Loss, Grief, Anger, Forgiveness? All are processes. You don't wake up one morning, decide to forgive, and then it's over. You forgive, fall back into anger, and then do it again.
There may be cathartic moments, but the grief continues.
Relationships are built in grief, not outside of it. In anger, not outside of it. The opposite of love is not hatred; it is indifference.
That's part of what you learn from the movie Mass. It's one of the best movies of 2021. Kevin Fallon of The Daily Beast introduces the movie this way:
Mass is a volcanic, unflinching depiction of four parents navigating the unthinkable. Years before, Linda and Richard’s (Reed Birney) son opened fire on his classmates at his high school, before going to the library and taking his own life. Gail and Jay’s (Jason Isaacs) son was one of the victims.
Neither couple is certain what they’re after by participating in this meeting. Forgiveness? Acceptance? An explanation? Their lives are forever tethered. Maybe conversation can do something for their grief, the pain that has overwhelmed their lives in so many different ways.
In the spiritual alphabet of humanity offered by Spirituality and Practice, "F" is for forgiveness and "C" is for connection. You'll see both in Mass. But you might want to add some other letters: "P" for persistence amid irresolvable pain. And "Q" for questions that never get answered.
And you'll get new ears for Silence, too. Not the contemplative silence of closeness with God, but the silence of so much pain you can't find words for it.
Mass is an unforgettable depiction of people who have had to endure unspeakable tragedy, apart yet together. The film does offer hope. There's some reconciliation at the end. Blest be the ties that bind. But it is not hope of the adventurous kind. It is more like a tragic hope, a tragic beauty, in which sadness and pain are never lost, but somehow endured by true grit and divine grace, woven together in tears, partly shared with one another and also shared (I believe) with an eternal Companion to all who suffer.

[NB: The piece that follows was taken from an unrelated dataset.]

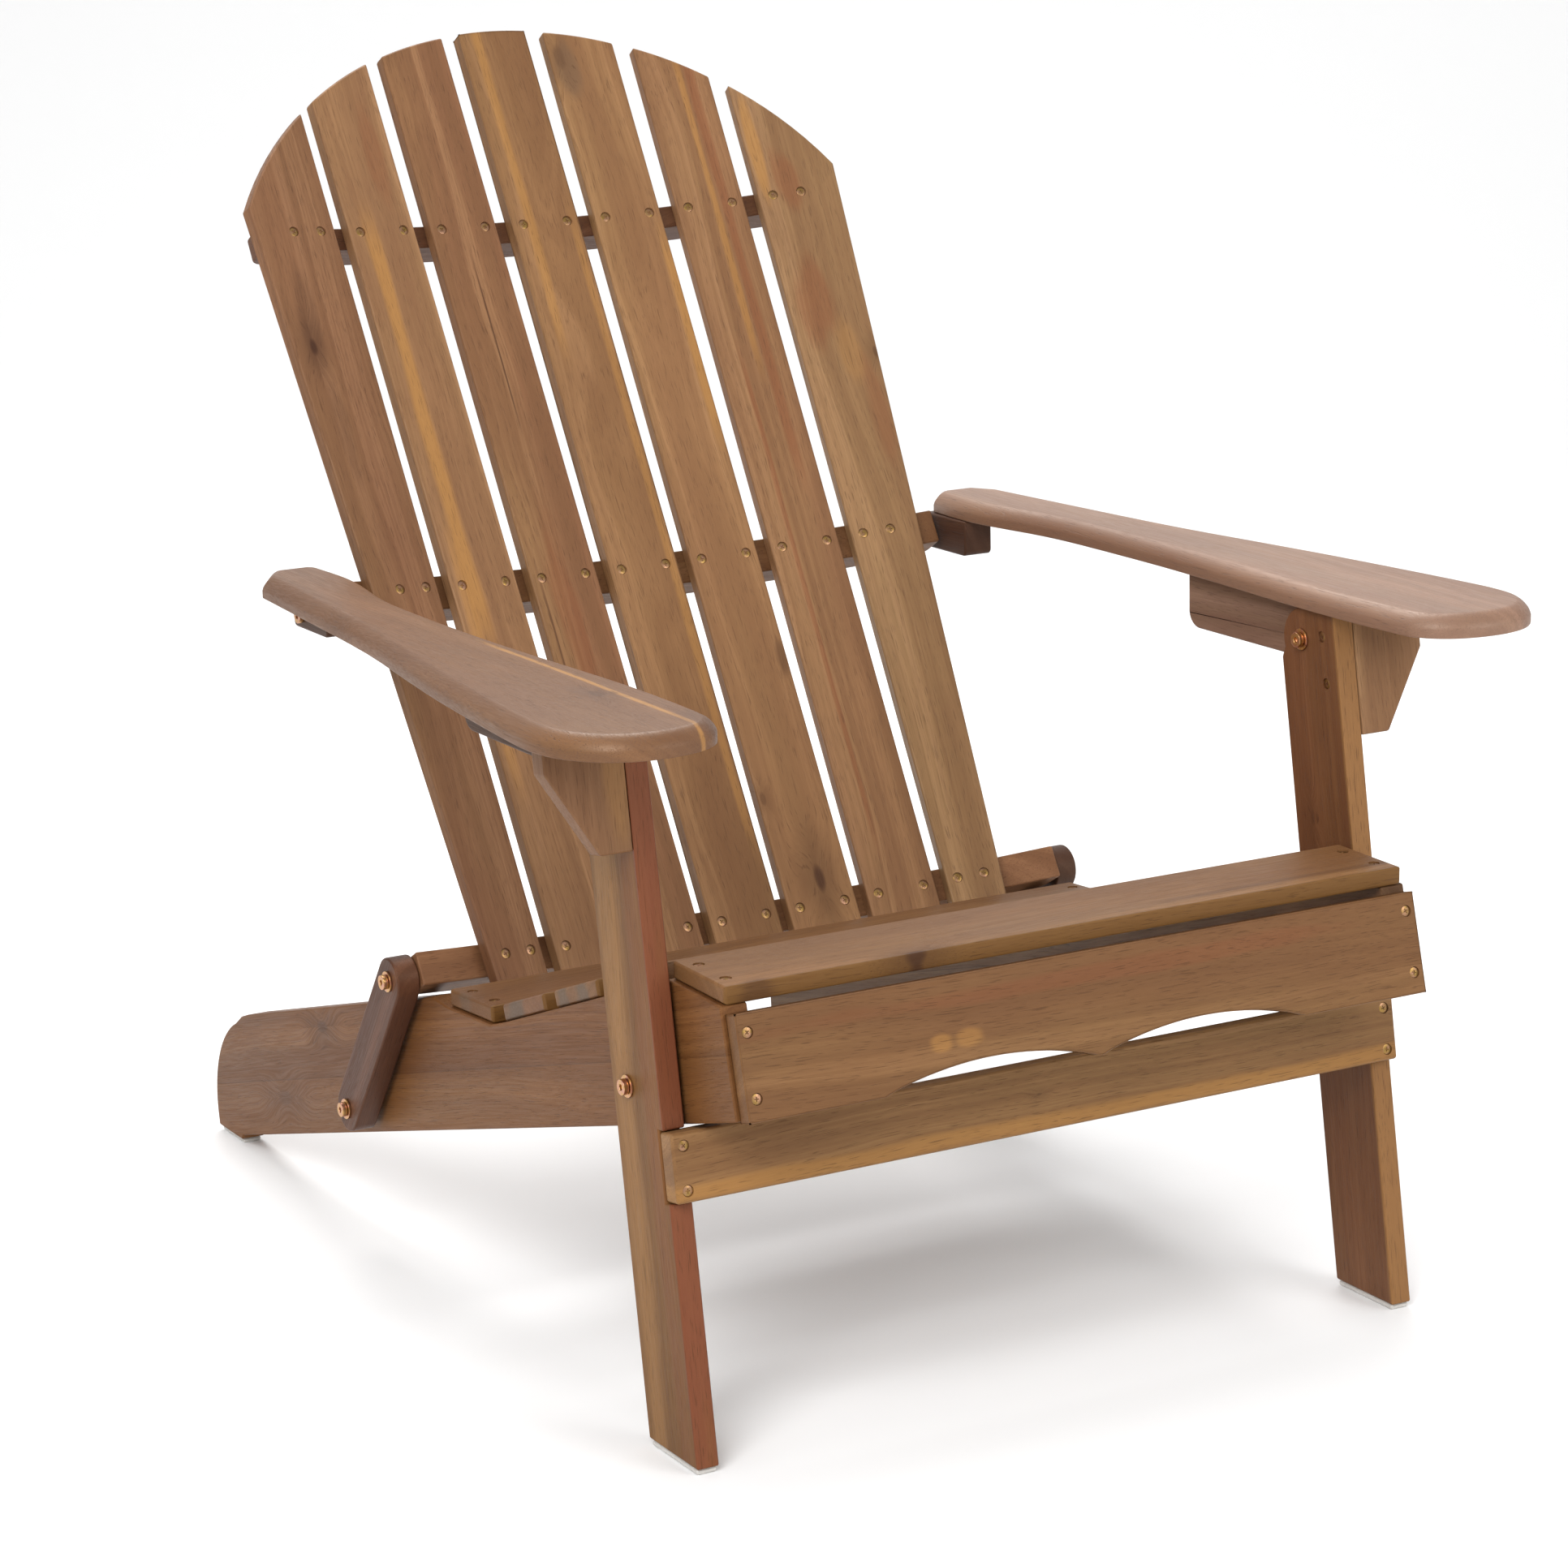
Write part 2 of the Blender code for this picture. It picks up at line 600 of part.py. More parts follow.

In Christianity a religious Mass is an activity in which people experience the presence of God through acts of praise, lamentation, confession, promise, tragedy, and joy. A Mass is a coming together of many human emotions, all present to the eternal.
In the movie Mass there's also a coming together, but not in a way that belies the crosses of life by hiding in Easter Sunday. The movie is about coming together on a good Friday, with people who cause you pain, all the while hoping for a hint, a taste, of resurrection, but not expecting one that will, in the words of the Book of Revelation, wipe away all tears.
If the history of the universe somehow ends with pure joy where all tears are wiped away, this Mass is not that end. This Mass is more honest, more human, more poignant, and more painful. And maybe, in that kind of way, more Christlike. God doesn't become flesh to get rid of flesh. God becomes flesh to partake of the agony and poignancy of terrestrial life, apart from which there is no heaven. God is in the ties that bind, whether beautiful or painful or both. God is in the relations.